Data extract ▸

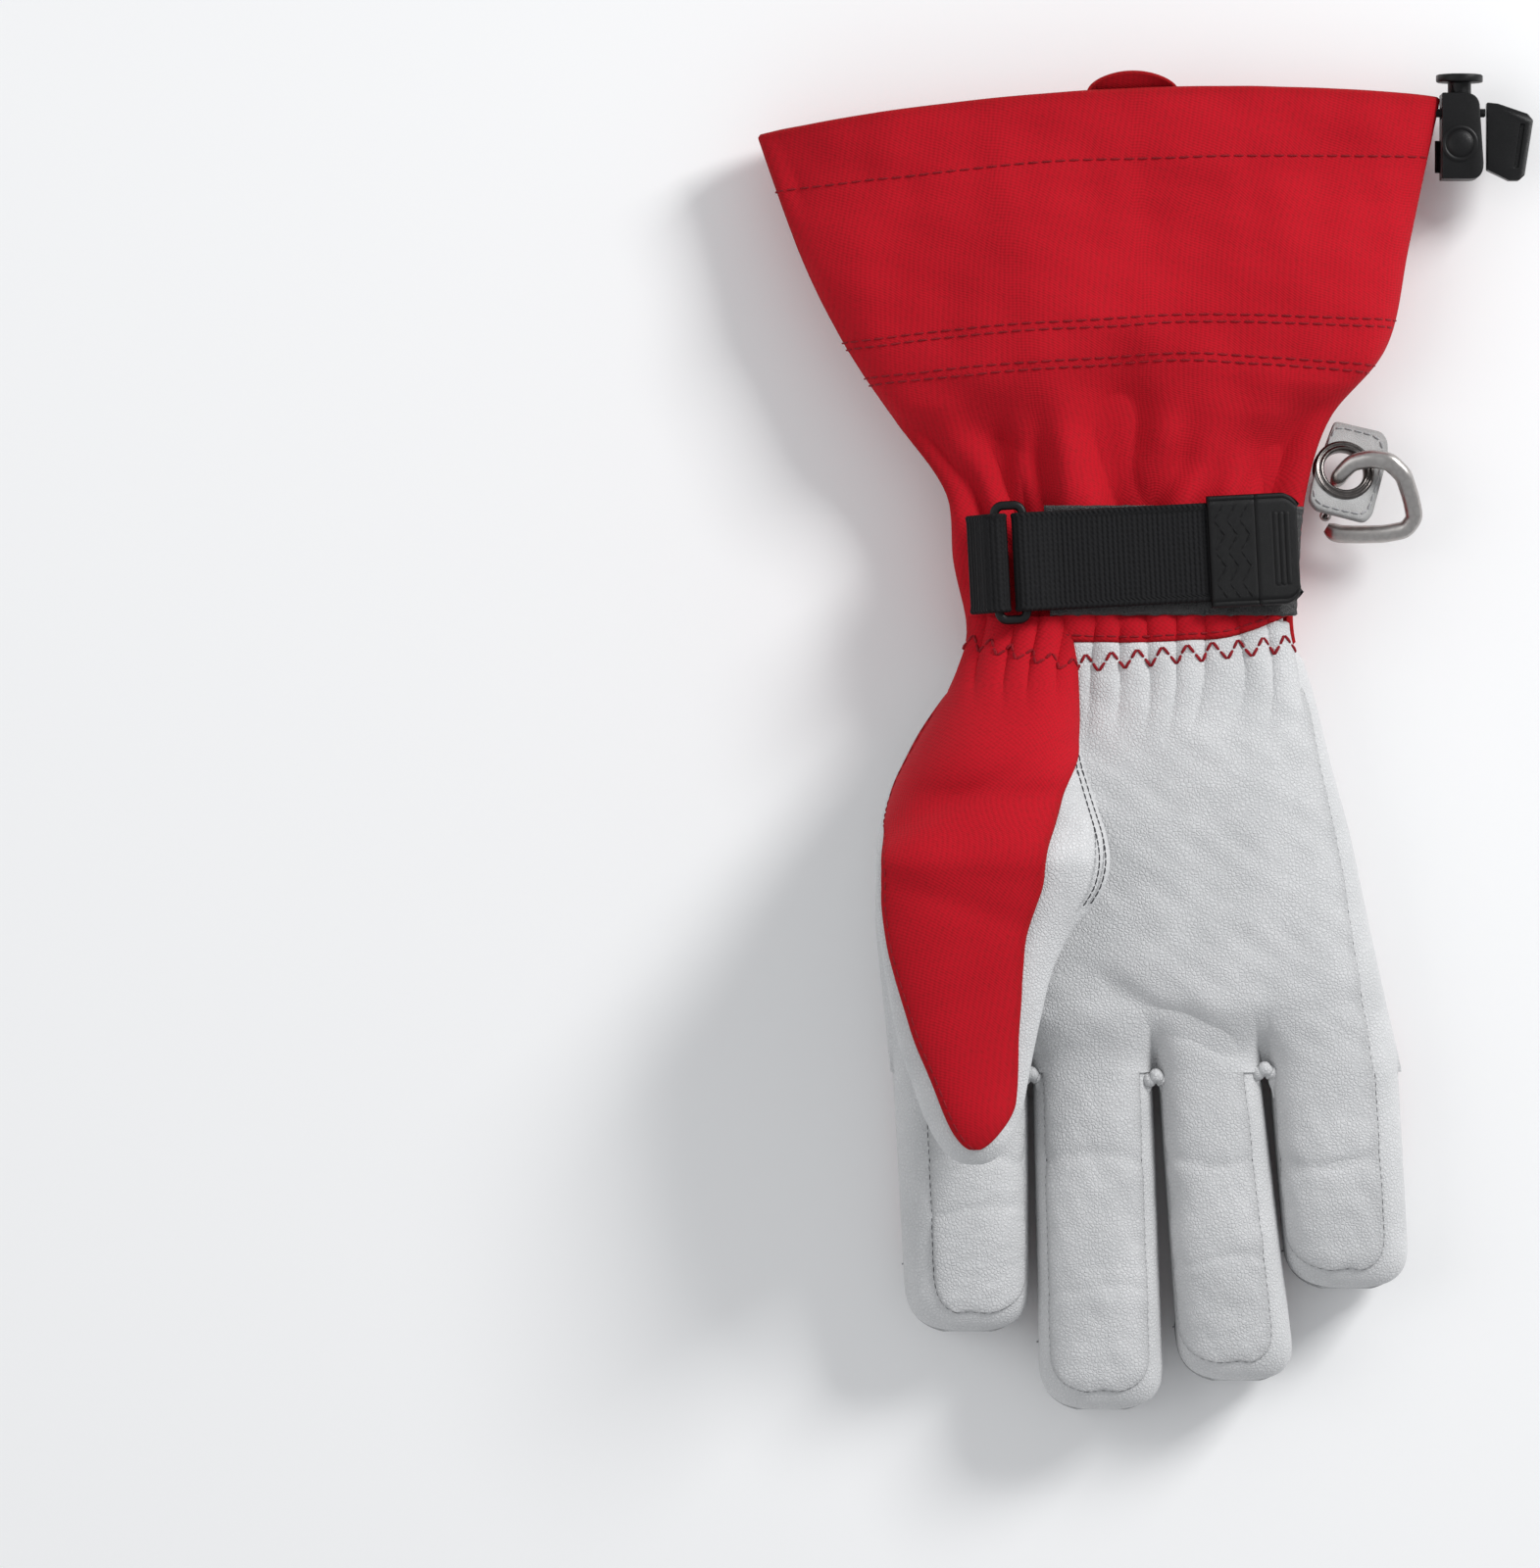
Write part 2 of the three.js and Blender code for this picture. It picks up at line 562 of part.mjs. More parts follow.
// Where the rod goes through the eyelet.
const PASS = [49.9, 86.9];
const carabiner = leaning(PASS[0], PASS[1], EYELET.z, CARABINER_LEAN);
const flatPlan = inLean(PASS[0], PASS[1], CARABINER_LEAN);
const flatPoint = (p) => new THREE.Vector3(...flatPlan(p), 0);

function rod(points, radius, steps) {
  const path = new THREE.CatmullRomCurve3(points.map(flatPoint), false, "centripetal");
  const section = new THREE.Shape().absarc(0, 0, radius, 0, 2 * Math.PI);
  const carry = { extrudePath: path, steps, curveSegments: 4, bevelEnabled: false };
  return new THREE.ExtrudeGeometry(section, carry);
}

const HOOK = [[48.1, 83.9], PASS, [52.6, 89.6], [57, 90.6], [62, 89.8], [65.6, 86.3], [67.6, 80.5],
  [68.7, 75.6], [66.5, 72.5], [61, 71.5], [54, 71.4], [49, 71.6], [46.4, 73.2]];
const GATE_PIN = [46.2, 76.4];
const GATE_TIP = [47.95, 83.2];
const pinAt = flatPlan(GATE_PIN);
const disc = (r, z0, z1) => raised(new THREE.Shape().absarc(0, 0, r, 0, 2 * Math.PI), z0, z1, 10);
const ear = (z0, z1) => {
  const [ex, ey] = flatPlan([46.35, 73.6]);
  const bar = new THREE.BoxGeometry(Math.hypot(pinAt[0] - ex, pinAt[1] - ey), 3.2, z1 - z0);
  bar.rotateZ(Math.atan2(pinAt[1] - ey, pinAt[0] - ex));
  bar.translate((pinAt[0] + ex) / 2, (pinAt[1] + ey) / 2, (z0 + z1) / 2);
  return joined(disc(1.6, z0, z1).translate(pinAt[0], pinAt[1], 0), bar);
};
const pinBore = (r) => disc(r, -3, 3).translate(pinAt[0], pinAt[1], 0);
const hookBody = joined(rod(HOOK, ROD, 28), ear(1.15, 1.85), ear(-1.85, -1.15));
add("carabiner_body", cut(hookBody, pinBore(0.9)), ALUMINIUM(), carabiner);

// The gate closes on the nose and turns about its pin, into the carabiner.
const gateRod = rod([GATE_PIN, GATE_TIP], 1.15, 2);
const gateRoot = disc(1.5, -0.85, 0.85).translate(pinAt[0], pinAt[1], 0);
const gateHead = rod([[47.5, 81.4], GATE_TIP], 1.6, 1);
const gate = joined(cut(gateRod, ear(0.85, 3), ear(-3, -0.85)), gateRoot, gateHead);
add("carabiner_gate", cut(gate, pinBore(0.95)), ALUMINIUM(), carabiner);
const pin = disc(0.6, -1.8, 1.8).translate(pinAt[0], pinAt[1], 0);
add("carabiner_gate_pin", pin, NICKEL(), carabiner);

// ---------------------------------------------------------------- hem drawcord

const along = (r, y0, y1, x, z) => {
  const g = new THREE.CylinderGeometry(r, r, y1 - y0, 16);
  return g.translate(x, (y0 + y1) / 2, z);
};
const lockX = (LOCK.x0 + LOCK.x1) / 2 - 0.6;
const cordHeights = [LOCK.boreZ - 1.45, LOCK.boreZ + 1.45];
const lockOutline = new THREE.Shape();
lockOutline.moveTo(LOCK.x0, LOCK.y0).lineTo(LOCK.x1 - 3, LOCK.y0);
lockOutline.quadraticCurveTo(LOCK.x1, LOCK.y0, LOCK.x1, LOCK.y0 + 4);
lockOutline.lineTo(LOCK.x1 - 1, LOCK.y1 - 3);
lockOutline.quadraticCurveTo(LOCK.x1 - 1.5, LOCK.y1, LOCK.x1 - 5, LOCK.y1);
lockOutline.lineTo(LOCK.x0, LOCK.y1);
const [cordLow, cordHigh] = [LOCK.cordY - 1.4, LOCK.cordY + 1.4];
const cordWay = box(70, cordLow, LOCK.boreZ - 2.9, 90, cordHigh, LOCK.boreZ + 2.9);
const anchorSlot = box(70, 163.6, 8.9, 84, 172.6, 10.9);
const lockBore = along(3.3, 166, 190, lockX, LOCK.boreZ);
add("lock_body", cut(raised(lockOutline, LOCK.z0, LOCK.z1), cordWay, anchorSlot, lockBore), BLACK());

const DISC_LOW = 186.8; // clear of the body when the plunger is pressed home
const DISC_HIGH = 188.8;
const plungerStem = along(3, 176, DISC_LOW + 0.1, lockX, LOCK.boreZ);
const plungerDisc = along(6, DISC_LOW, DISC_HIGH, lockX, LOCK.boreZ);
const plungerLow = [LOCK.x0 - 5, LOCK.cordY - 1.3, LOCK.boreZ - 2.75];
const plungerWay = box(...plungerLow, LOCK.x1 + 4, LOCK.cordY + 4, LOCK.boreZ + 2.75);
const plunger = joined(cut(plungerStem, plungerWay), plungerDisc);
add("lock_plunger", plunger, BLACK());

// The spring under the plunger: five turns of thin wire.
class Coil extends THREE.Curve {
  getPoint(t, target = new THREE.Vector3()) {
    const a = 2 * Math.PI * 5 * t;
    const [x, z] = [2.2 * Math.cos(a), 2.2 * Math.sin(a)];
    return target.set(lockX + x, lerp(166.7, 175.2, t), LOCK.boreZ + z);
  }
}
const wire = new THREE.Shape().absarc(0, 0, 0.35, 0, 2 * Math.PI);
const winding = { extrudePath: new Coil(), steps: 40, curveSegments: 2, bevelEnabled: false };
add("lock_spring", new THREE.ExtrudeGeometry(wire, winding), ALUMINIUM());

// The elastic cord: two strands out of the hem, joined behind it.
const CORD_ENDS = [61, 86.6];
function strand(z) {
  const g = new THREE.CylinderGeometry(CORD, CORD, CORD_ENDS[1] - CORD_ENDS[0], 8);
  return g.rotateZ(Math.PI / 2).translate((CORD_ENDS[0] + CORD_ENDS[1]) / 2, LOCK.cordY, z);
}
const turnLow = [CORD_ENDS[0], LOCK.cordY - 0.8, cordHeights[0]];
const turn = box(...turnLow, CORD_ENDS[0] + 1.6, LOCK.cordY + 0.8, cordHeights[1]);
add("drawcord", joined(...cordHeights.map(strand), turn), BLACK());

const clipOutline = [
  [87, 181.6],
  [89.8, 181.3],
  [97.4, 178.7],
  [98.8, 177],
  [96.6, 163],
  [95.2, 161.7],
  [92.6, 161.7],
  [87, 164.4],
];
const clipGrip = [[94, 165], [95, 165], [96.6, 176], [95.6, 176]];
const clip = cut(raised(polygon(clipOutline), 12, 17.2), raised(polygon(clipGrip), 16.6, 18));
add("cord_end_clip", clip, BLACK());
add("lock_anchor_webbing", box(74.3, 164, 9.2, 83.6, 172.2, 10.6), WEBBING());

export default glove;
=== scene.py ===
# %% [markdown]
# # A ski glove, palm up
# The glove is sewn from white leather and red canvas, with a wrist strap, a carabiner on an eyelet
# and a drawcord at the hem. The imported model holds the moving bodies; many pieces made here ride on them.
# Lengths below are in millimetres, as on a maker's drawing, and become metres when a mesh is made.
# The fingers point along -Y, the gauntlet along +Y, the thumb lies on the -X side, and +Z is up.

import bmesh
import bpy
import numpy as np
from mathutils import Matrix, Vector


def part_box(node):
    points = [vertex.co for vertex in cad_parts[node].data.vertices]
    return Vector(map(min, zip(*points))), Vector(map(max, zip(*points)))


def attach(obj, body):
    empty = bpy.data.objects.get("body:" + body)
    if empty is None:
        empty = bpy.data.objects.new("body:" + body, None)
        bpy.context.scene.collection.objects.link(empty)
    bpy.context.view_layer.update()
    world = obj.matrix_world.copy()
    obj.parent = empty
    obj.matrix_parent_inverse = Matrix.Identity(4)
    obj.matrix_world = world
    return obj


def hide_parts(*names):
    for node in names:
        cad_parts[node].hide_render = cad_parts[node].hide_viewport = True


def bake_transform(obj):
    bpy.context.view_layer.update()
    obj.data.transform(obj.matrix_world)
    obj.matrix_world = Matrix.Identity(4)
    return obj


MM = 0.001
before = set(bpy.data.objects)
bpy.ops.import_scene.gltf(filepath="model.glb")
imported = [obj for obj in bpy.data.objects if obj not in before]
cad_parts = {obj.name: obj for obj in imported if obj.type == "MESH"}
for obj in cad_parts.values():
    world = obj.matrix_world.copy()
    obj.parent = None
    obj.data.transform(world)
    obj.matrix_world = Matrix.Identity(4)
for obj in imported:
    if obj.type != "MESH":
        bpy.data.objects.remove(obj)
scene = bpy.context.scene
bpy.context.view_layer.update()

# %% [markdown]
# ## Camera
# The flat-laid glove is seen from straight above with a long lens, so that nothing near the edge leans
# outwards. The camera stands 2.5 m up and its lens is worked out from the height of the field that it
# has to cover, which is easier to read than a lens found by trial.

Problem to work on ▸
Within the listing above, the range opens at the line with "joined behind it." and closes at the line with "bpy.context.scene.collection.objects.link(empty)". Reproduce exactly the lines of that range, including both ends.

Answer below ▸
// The elastic cord: two strands out of the hem, joined behind it.
const CORD_ENDS = [61, 86.6];
function strand(z) {
  const g = new THREE.CylinderGeometry(CORD, CORD, CORD_ENDS[1] - CORD_ENDS[0], 8);
  return g.rotateZ(Math.PI / 2).translate((CORD_ENDS[0] + CORD_ENDS[1]) / 2, LOCK.cordY, z);
}
const turnLow = [CORD_ENDS[0], LOCK.cordY - 0.8, cordHeights[0]];
const turn = box(...turnLow, CORD_ENDS[0] + 1.6, LOCK.cordY + 0.8, cordHeights[1]);
add("drawcord", joined(...cordHeights.map(strand), turn), BLACK());

const clipOutline = [
  [87, 181.6],
  [89.8, 181.3],
  [97.4, 178.7],
  [98.8, 177],
  [96.6, 163],
  [95.2, 161.7],
  [92.6, 161.7],
  [87, 164.4],
];
const clipGrip = [[94, 165], [95, 165], [96.6, 176], [95.6, 176]];
const clip = cut(raised(polygon(clipOutline), 12, 17.2), raised(polygon(clipGrip), 16.6, 18));
add("cord_end_clip", clip, BLACK());
add("lock_anchor_webbing", box(74.3, 164, 9.2, 83.6, 172.2, 10.6), WEBBING());

export default glove;
=== scene.py ===
# %% [markdown]
# # A ski glove, palm up
# The glove is sewn from white leather and red canvas, with a wrist strap, a carabiner on an eyelet
# and a drawcord at the hem. The imported model holds the moving bodies; many pieces made here ride on them.
# Lengths below are in millimetres, as on a maker's drawing, and become metres when a mesh is made.
# The fingers point along -Y, the gauntlet along +Y, the thumb lies on the -X side, and +Z is up.

import bmesh
import bpy
import numpy as np
from mathutils import Matrix, Vector


def part_box(node):
    points = [vertex.co for vertex in cad_parts[node].data.vertices]
    return Vector(map(min, zip(*points))), Vector(map(max, zip(*points)))


def attach(obj, body):
    empty = bpy.data.objects.get("body:" + body)
    if empty is None:
        empty = bpy.data.objects.new("body:" + body, None)
        bpy.context.scene.collection.objects.link(empty)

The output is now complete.